**Task brief**
Exactly the lines between the line containing "buildGrille();" and the line containing "in imported if", together with those two lines, are to be output.

**Exercise materials**
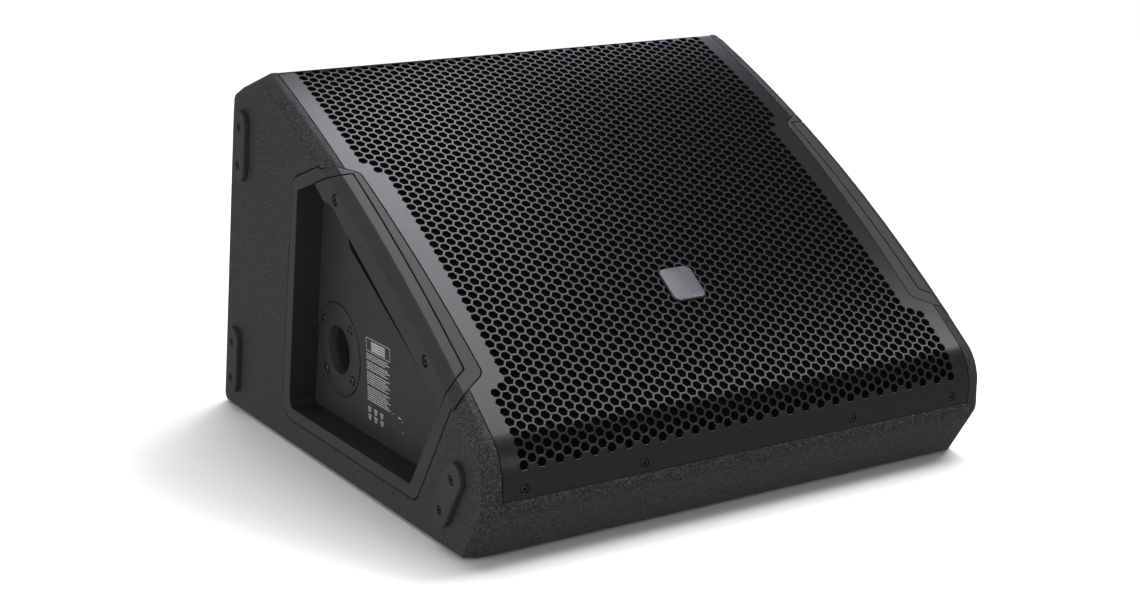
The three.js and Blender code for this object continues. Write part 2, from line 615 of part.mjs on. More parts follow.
function buildWoofer() {
  const driver = onBaffle(0, WOOFER_UP);
  buildBasket(driver);
  addPart('woofer_surround', ring([
    [112, -3.2], [117, -0.5], [122, 4.2], [127, 3.6], [131.3, -1.5], [133.3, -1.5], [133.3, -2.9],
    [130.5, -2.9], [126.5, 2.3], [122, 2.9], [118, -1.7], [112, -4.5],
  ], 40), looks.rubber(), driver);
  addPart('woofer_cone', ring([
    [38.2, -48], [70, -31], [111.5, -6], [111.5, -4.6], [111.5, -4.4], [69, -29.4], [38.2, -46],
  ], 40), looks.paper(), driver);
  addPart('voice_coil', ring([
    [36.7, -90], [37.7, -90], [37.7, -44], [36.7, -44],
  ], 32), looks.copper(), driver);
  addPart('spider', ring([
    [38.1, -60.4], [44, -58.4], [50, -62.4], [56, -58.4], [62, -62.4], [70, -60.4], [70, -61.2],
    [62, -63.4], [56, -59.4], [50, -63.4], [44, -59.4], [38.1, -61.4],
  ], 32), looks.cloth(), driver);
  addPart('top_plate', ring([
    [38.6, -78.3], [68, -78.3], [68, -86], [38.6, -86],
  ], 32), looks.steel(), driver);
  addPart('magnet', ring([
    [46, -86.3], [75, -86.3], [75, -104], [46, -104],
  ], 32), looks.ferrite(), driver);
  addPart('pole_piece', ring([
    [19, -78], [35.6, -78], [35.6, -104.3], [70, -104.3], [70, -112], [19, -112],
  ], 32), looks.steel(), driver);
  addPart('hf_horn', ring([
    [17, -77.7], [19.5, -56], [26, -40], [44, -24], [46, -24], [46, -26], [28, -42.5], [22, -57],
    [20, -77.7],
  ], 32), looks.plastic(), driver);
  addPart('hf_driver', turned([
    [0, -112.3], [38, -112.3], [42, -116], [42, -138], [36, -146], [12, -149], [0, -149],
  ], 32), looks.castBlack(), driver);
}

function buildPorts() {
  [['port_tube_left', -PORT_X], ['port_tube_right', PORT_X]].forEach(([name, x]) => {
    addPart(name, ring([
      [PORT_RADIUS + 4, 0.3], [PORT_RADIUS + 4, 2.3], [PORT_RADIUS, 2.3], [PORT_RADIUS - 2.5, -4],
      [PORT_RADIUS - 2.5, -80], [PORT_RADIUS, -88], [PORT_RADIUS, 0.3],
    ], 28), looks.plastic(), onBaffle(x, PORT_UP));
  });
}

// ---------------------------------------------------------------- side trays, bars and pole socket
function buildSides() {
  const poleHole = joined(
    rodAlongX(22.3, PANEL_X - 5, PANEL_X + 10, POLE_CENTRE, 32),
    rodAlongX(POLE_FLANGE + SEAM, PANEL_X - 5, PANEL_X + FLANGE_SEAT, POLE_CENTRE, 48),
  );
  addSolid('left_tray', sideTray(poleHole), looks.plastic());
  const [[y0, z0], [y1, z1]] = AMP_PLATE;
  const ampHole = block([PANEL_X - 5, y0 + 4, z0 + 4], [PANEL_X + 10, y1 - 4, z1 - 4]);
  addPart('right_tray', mirrored(toGeometry(sideTray(ampHole))), looks.plastic());

  const bar = cutAway(
    gripBar().intersect(envelope),
    ...BAR_SCREWS.map((at) => rodAlongX(2.6, -HALF - 5, -HALF + 40, at)),
    ...BAR_SCREWS.map((at) => rodAlongX(5, -HALF - 5, -HALF + 3, at)),
  );
  addPair('left_handle', 'right_handle', bar, looks.plastic);

  const screw = [
    [0, 0], [1.9, 0], [1.9, 20.7], [4.2, 20.7], [4.2, 22.8], [2, 22.8], [1.6, 21.2], [0, 21.2],
  ];
  const screwTip = HALF - 23.4;
  BAR_SCREWS.forEach(([y, z], i) => {
    const left = axisAlongX(turned(screw, 14), [-screwTip, y, z], -1);
    const right = axisAlongX(turned(screw, 14), [screwTip, y, z], 1);
    addPart(`left_handle_screw_${i + 1}`, left, looks.screw());
    addPart(`right_handle_screw_${i + 1}`, right, looks.screw());
  });

  const inner = -POLE_LENGTH;
  const seated = GAP - FLANGE_SEAT;
  addPart('pole_socket', axisAlongX(turned([
    [0, inner - 3], [21.8, inner - 3], [21.8, seated], [POLE_FLANGE, seated], [POLE_FLANGE, 0],
    [POLE_FLANGE - 0.4, 0.4], [21.5, 0.4], [POLE_BORE, -2.3], [POLE_BORE, inner], [0, inner],
  ], 32), [PANEL_X, ...POLE_CENTRE], -1), looks.plastic());
}

// ---------------------------------------------------------------- amplifier, in the right recess
const PLATE_X = -PANEL_X + GAP;    // inner face of the amplifier plate
const PLATE_THICK = 2.5;
const FACE_X = PLATE_X + PLATE_THICK + GAP;

/** A rounded rectangle in (Y, Z) along X. */
const tile = ([y, z], [width, height], radius, x0, x1) => alongX(roundedPolygon([
  [y - width / 2, z - height / 2, radius], [y + width / 2, z - height / 2, radius],
  [y + width / 2, z + height / 2, radius], [y - width / 2, z + height / 2, radius],
]), x0, x1, { curveSegments: SMALL_STEPS });

function buildAmplifier() {
  const [[y0, z0], [y1, z1]] = AMP_PLATE;
  const middle = [(y0 + y1) / 2, (z0 + z1) / 2];
  const through = [PLATE_X - 3, FACE_X + 3];
  addSolid('amp_plate', cutAway(
    tile(middle, [y1 - y0, z1 - z0], 6, PLATE_X, PLATE_X + PLATE_THICK),
    tile(INLET, [58.6, 24.6], 2, ...through),
    rodAlongX(12, ...through, INPUT_AT, 32),
    rodAlongX(12, ...through, LINK_AT, 32),
    tile([INPUT_AT[0], INPUT_AT[1] + 13.6], [8.6, 5.6], 1, ...through),
    rodAlongX(3.6, ...through, KNOB_AT),
    rodAlongX(4.4, ...through, BUTTON_AT),
    rodAlongX(2.9, ...through, LED_AT),
  ), looks.steelBlack());

  addSolid('mains_inlet', inletModule(), looks.plastic());
  const rocker = polygon([[-3, -7.5], [1.2, -8.4], [0.6, 0], [4.6, 8.4], [-3, 7.5]].map(
    ([depth, y]) => [FACE_X + depth, ROCKER_AT[0] + y]));
  addSolid('power_rocker', alongZ(rocker, ROCKER_AT[1] - 6, ROCKER_AT[1] + 6), looks.plastic());

  addSolid('input_socket', socketShell(INPUT_AT, 9.8, true), looks.plastic());
  const latch = tile([INPUT_AT[0], INPUT_AT[1] + 13.6], [7, 4], 0.8, PLATE_X - 4, FACE_X + 4.5);
  addSolid('input_latch', latch, looks.steel());
  addSolid('link_socket', socketShell(LINK_AT, 9.6, false), looks.plastic());

  addPart('level_knob', axisAlongX(turned([
    [0, -8], [3, -8], [3, 1], [10, 1], [10, 4], [8.6, 5], [8, 14], [7, 15], [0, 15],
  ], 24), [FACE_X, ...KNOB_AT], 1), looks.rubber());
  addPart('mode_button', axisAlongX(turned([
    [0, -7], [3.9, -7], [3.9, 2.4], [3.3, 3], [0, 3],
  ], 16), [FACE_X, ...BUTTON_AT], 1), looks.plastic());
  addPart('status_led', axisAlongX(turned([
    [0, -8], [2.5, -8], [2.5, 0.6], [1.8, 1.6], [0, 2],
  ], 16), [FACE_X, ...LED_AT], 1), looks.lens());

  const rear = BOARD_X - GAP;
  const board = block([BOARD_X, y0 + 6, z0 + 6], [BOARD_X + BOARD_THICK, y1 - 6, z1 - 6]);
  addSolid('amp_board', board, looks.board());
  addSolid('heatsink', alongZ(finOutline(rear, y0 + 10, 56), z0 + 14, z1 - 12), looks.aluminium());
  const core = block([BOARD_X - 30, 34, z0 + 16], [rear, 70, z0 + 56]);
  const coil = rodAlongX(17, BOARD_X - 33, BOARD_X - 2, [52, z0 + 36], 24);
  addSolid('transformer', core.add(coil), looks.ferrite());
}

/** The mains inlet and the switch frame in one moulding. */
function inletModule() {
  const [, z] = INLET;
  const pins = [-6.5, 0, 6.5].map((dy) =>
    block([PLATE_X - 14.5, PIN_AT + dy - 1, z - 2], [PLATE_X - 3, PIN_AT + dy + 1, z + 2]));
  return joined(cutAway(
    tile(INLET, [62, 28], 3, FACE_X, FACE_X + 2).add(tile(INLET, [58, 24], 2, PLATE_X - 20, FACE_X + 0.5)),
    tile([PIN_AT, z], [24, 16], 3, PLATE_X - 14, FACE_X + 5),
    tile(ROCKER_AT, [20, 13], 1, PLATE_X - 14, FACE_X + 5),
  ), ...pins);
}

/** A panel socket for a 3-pole plug: an open barrel, or a cup with standing pins. */
function socketShell(at, bore, withLatch) {
  const barrel = joined(
    tile(at, [26, 31], 3, FACE_X, FACE_X + 2),
    rodAlongX(11.6, PLATE_X - 26, FACE_X + 1, at, 32),
  );
  const hollow = barrel.subtract(rodAlongX(bore, PLATE_X - 13, FACE_X + 5, at, 32));
  if (withLatch) {
    return cutAway(
      hollow,
      rodAlongX(3.3, PLATE_X - 24, FACE_X, at),
      tile([at[0], at[1] + 13.6], [7.8, 4.8], 1, PLATE_X - 6, FACE_X + 5),
    );
  }
  const pins = [90, 210, 330].map((turn) => rodAlongX(1.3, PLATE_X - 14, PLATE_X - 1, [
    at[0] + 5 * Math.cos(degrees(turn)), at[1] + 5 * Math.sin(degrees(turn)),
  ], 10));
  return joined(hollow, ...pins);
}

/** A comb section in (X, Y): a base with fins standing inwards. */
function finOutline(baseX, y0, width) {
  const [base, fin, height, count] = [4, 2, 20, 7];
  const pitch = (width - fin) / (count - 1);
  const root = baseX - base;
  const points = [[baseX, y0], [baseX, y0 + width]];
  for (let i = count - 1; i >= 0; i -= 1) {
    const y = y0 + i * pitch;
    points.push([root - height, y + fin], [root - height, y]);
    if (i > 0) points.push([root, y], [root, y - pitch + fin]);
  }
  return polygon(points);
}

// ---------------------------------------------------------------- feet, lining and leads
function buildFeet() {
  const straight = FOOT_LENGTH / 2 - FOOT_RADIUS;
  const screws = FOOT_SCREW_SPACING / 2;
  SIDE_FEET.forEach(([y, z, turn], i) => {
    const shape = new THREE.Shape();
    shape.absarc(0, straight, FOOT_RADIUS, 0, Math.PI, false);
    shape.absarc(0, -straight, FOOT_RADIUS, Math.PI, 2 * Math.PI, false);
    shape.closePath();
    const upright = frameMatrix([0, 1, 0], [0, 0, 1], [1, 0, 0], [-HALF - FOOT_PROUD + 2, 0, 0]);
    const pad = toSolid(new THREE.ExtrudeGeometry(shape, {
      depth: FOOT_PROUD,
      curveSegments: CURVE_STEPS,
      bevelThickness: 2,
      bevelSize: 2.4,
      bevelOffset: -2.4,
      bevelSegments: 2,
    }).applyMatrix4(upright))
      .intersect(block([-HALF - FOOT_PROUD - 1, -60, -60], [-HALF - GAP, 60, 60]));
    const drilled = cutAway(pad, ...[screws, -screws].map((dz) =>
      rodAlongX(4.2, -HALF - FOOT_PROUD - 4, -HALF - FOOT_PROUD + 3, [0, dz], 16)));
    const place = new THREE.Matrix4().makeTranslation(0, y, z)
      .multiply(new THREE.Matrix4().makeRotationX(degrees(turn)));
    const left = toGeometry(drilled).applyMatrix4(place);
    addPart(`side_foot_left_${i + 1}`, left, looks.rubber());
    addPart(`side_foot_right_${i + 1}`, mirrored(left), looks.rubber());
  });

  BASE_FEET.forEach(([x, y], i) => {
    const pad = turned([
      [0, 1.2], [3.5, 1.2], [4.5, 0], [13.4, 0], [14.5, 0.8], [15, FLOOR_GAP - GAP], [0, FLOOR_GAP - GAP],
    ], 24).rotateX(Math.PI / 2);
    addPart(`base_foot_${i + 1}`, pad.translate(x, y, 0), looks.rubber());
  });
}

function buildLining() {
  const near = leftOf(backPoint, backEdge, BOARD + GAP);
  const far = leftOf(backPoint, backEdge, BOARD + 20);
  const along = ([y, z], distance) => [y + backEdge[0] * distance, z + backEdge[1] * distance];
  addSolid('damping_pad', alongX(polygon([
    along(near, 16), along(near, 238), along(far, 238), along(far, 16),
  ]), -190, 190), looks.foam());
}

/** A two-core lead as one round tube along its own route. */
function lead(name, points) {
  const section = new THREE.Shape();
  section.absarc(0, 0, 2.4, 0, 2 * Math.PI, false);
  const route = new THREE.CatmullRomCurve3(points.map((point) => new THREE.Vector3(...point)));
  addPart(name, toGeometry(toSolid(new THREE.ExtrudeGeometry(section, {
    steps: 24,
    curveSegments: 4,
    extrudePath: route,
  }))), looks.cable());
}

buildCabinet();
buildBaffle();
buildGrille();
buildWoofer();
buildPorts();
buildSides();
buildAmplifier();
buildFeet();
buildLining();
lead('woofer_lead', [[172, 26, 52], [150, 16, 46], [120, -16, 80], [100, -4, 125], [86, 7.3, 147.4]]);
lead('hf_lead', [[172, 74, 70], [150, 82, 62], [100, 76, 62], [62, 60, 74], [45, 46, 83]]);

export default monitor;
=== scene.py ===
import json
import math

import bmesh
import bpy
from mathutils import Matrix, Vector
from mathutils.geometry import delaunay_2d_cdt


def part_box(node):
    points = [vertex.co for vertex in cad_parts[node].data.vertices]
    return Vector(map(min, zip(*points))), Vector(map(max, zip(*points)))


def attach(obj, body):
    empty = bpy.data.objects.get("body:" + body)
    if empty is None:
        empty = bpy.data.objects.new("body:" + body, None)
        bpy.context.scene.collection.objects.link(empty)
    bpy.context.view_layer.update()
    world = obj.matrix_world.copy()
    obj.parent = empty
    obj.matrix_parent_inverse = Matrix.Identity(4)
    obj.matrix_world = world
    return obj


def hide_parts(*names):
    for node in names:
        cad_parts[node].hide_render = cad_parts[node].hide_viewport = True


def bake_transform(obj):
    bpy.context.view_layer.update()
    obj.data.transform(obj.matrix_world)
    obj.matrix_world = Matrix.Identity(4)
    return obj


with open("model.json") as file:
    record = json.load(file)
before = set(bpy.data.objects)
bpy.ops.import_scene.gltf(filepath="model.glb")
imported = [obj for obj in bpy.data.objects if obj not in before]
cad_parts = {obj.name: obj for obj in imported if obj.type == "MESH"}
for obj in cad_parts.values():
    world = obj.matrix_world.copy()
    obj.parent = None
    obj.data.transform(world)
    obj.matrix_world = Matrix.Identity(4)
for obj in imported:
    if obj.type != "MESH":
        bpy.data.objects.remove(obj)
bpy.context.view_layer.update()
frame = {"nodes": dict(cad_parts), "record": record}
MM = 0.001

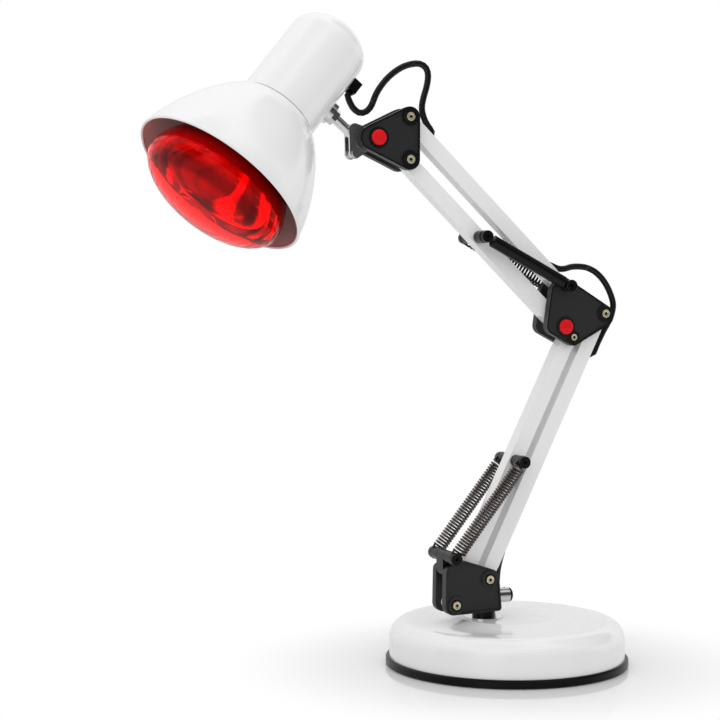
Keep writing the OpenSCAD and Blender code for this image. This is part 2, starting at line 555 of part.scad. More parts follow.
// ---- inline switch and plug ----
module rounded_bar(l, w, h, r) hull() for (x = [r, l - r], y = [-w / 2 + r, w / 2 - r]) translate([x, y,
    0]) cylinder(r = r, h = h, $fn = 32);
module inline_switch() color("#161616") translate([sw_x, sw_y, 0]) difference() {
  rounded_bar(sw_l, 25, 18, 6);
  translate([sw_l / 2 - 9.3, -5.3, 12]) cube([18.6, 10.6, 20]);
}
module switch_rocker() color("#b01218") translate([sw_x + sw_l / 2, sw_y, 16.6]) slab(-5, 5)
  polygon([[-9, 0.9], [-8.6, 2.9], [0, 1.6], [8.6, 2.9], [9, 0.9], [4, -3], [-4, -3]]);
module plug_body() color("#161616") translate([84, 165, 0]) difference() {
  linear_extrude(13.7) polygon([[0, -6], [10, -9], [16, -16], [20, -17.6], [35, -17.6], [35, 17.6], [20,
      17.6], [16, 16], [10, 9], [0, 6]]);
  for (s = [-1, 1]) translate([26, 9.5 * s, 6.85]) rotate([0, 90, 0]) cylinder(r = 2, h = 20);
}
module plug_pins() color("silver") for (s = [-1, 1]) translate([84 + 26, 165 + 9.5 * s, 6.85]) rotate([0,
    90, 0]) cylinder(r = 2, h = 28);

base_ring();
base_shell();
base_ballast();
base_plate();
swivel_post();
post_washer();
swivel_foot();
swivel_block();
lock_barrel();
lock_cap();
bottom_plate_front();
bottom_plate_rear();
bottom_bolts();
anchor_lug();
anchor_pin();
lower_bar_right();
lower_bar_left();
lower_posts();
lower_spring_front();
lower_spring_rear();
elbow_plate_front();
elbow_plate_rear();
elbow_bolts();
elbow_caps();
spring_pin();
upper_bar_right();
upper_bar_left();
upper_posts();
upper_spring_front();
upper_spring_rear();
head_plate_front();
head_plate_rear();
head_bolts();
tilt_pin();
tilt_caps();
yoke_cheeks();
clamp_screw();
head_rod();
rod_washer();
head_housing();
shade_bell();
lampholder();
holder_plate();
bulb_glass();
bulb_cap();
strain_relief();
cord_head_a();
cord_head_b();
cord_head_c();
cord_upper_run();
cord_elbow_a();
cord_elbow_b();
cord_lower_run();
cord_tail();
cord_floor();
cord_coil();
inline_switch();
switch_rocker();
plug_body();
plug_pins();
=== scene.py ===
"""Infrared heat lamp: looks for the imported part. Metres, +Z up, the arm in the XZ plane."""
import math
import bpy
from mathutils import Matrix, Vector

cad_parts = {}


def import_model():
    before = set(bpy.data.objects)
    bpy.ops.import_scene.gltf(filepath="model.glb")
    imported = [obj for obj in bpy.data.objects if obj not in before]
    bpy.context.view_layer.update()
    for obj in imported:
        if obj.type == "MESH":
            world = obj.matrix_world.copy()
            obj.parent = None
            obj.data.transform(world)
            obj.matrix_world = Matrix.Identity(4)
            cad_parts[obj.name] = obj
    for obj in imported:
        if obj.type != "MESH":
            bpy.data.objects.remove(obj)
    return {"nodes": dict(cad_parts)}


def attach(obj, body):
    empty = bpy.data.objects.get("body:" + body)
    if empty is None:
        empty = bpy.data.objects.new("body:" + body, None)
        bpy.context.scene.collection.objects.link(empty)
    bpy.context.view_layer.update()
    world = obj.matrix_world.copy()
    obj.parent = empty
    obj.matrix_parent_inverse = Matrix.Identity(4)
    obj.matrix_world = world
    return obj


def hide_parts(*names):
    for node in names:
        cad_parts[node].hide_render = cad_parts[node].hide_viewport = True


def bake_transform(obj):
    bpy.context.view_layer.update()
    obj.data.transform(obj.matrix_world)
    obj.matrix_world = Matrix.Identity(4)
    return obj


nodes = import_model()["nodes"]
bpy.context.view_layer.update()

# ---- Camera ----
# Placed where the photograph was taken from: low, a little left of the lamp,
# with a long lens, so that the two pairs of bars converge as they do there.
cam = bpy.data.objects.new("camera", bpy.data.cameras.new("camera"))
bpy.context.scene.collection.objects.link(cam)
bpy.context.scene.camera = cam
cam.location = (-0.66287, -1.36124, 0.32206)
yaw, pitch = math.radians(21.138), math.radians(2.226)
aim = Vector((math.sin(yaw) * math.cos(pitch), math.cos(yaw) * math.cos(pitch), -math.sin(pitch)))
cam.rotation_mode = "QUATERNION"
cam.rotation_quaternion = aim.to_track_quat("-Z", "Y")
cam.data.lens, cam.data.sensor_width = 87.32, 36.0
cam.data.clip_start, cam.data.clip_end = 0.05, 50

# ---- Mains cord ----
# Round black PVC lead, 5.5 mm. It leaves the housing, loops to the upper bar, runs in the
# channels, loops round the elbow, and goes down behind the bracket and over the base.
# The spare length is wound in a flat two-layer coil behind the base, with its plug.
CORD = 0.0055


def new_mesh(name, verts, faces, smooth=True):
    """A mesh object from plain lists, shaded smooth unless it is a sheet of flats."""
    m = bpy.data.meshes.new(name)
    m.from_pydata([tuple(v) for v in verts], [], faces)
    m.update()
    for p in m.polygons:
        p.use_smooth = smooth
    o = bpy.data.objects.new(name, m)
    bpy.context.scene.collection.objects.link(o)
    return o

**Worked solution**
buildGrille();
buildWoofer();
buildPorts();
buildSides();
buildAmplifier();
buildFeet();
buildLining();
lead('woofer_lead', [[172, 26, 52], [150, 16, 46], [120, -16, 80], [100, -4, 125], [86, 7.3, 147.4]]);
lead('hf_lead', [[172, 74, 70], [150, 82, 62], [100, 76, 62], [62, 60, 74], [45, 46, 83]]);

export default monitor;
=== scene.py ===
import json
import math

import bmesh
import bpy
from mathutils import Matrix, Vector
from mathutils.geometry import delaunay_2d_cdt


def part_box(node):
    points = [vertex.co for vertex in cad_parts[node].data.vertices]
    return Vector(map(min, zip(*points))), Vector(map(max, zip(*points)))


def attach(obj, body):
    empty = bpy.data.objects.get("body:" + body)
    if empty is None:
        empty = bpy.data.objects.new("body:" + body, None)
        bpy.context.scene.collection.objects.link(empty)
    bpy.context.view_layer.update()
    world = obj.matrix_world.copy()
    obj.parent = empty
    obj.matrix_parent_inverse = Matrix.Identity(4)
    obj.matrix_world = world
    return obj


def hide_parts(*names):
    for node in names:
        cad_parts[node].hide_render = cad_parts[node].hide_viewport = True


def bake_transform(obj):
    bpy.context.view_layer.update()
    obj.data.transform(obj.matrix_world)
    obj.matrix_world = Matrix.Identity(4)
    return obj


with open("model.json") as file:
    record = json.load(file)
before = set(bpy.data.objects)
bpy.ops.import_scene.gltf(filepath="model.glb")
imported = [obj for obj in bpy.data.objects if obj not in before]
cad_parts = {obj.name: obj for obj in imported if obj.type == "MESH"}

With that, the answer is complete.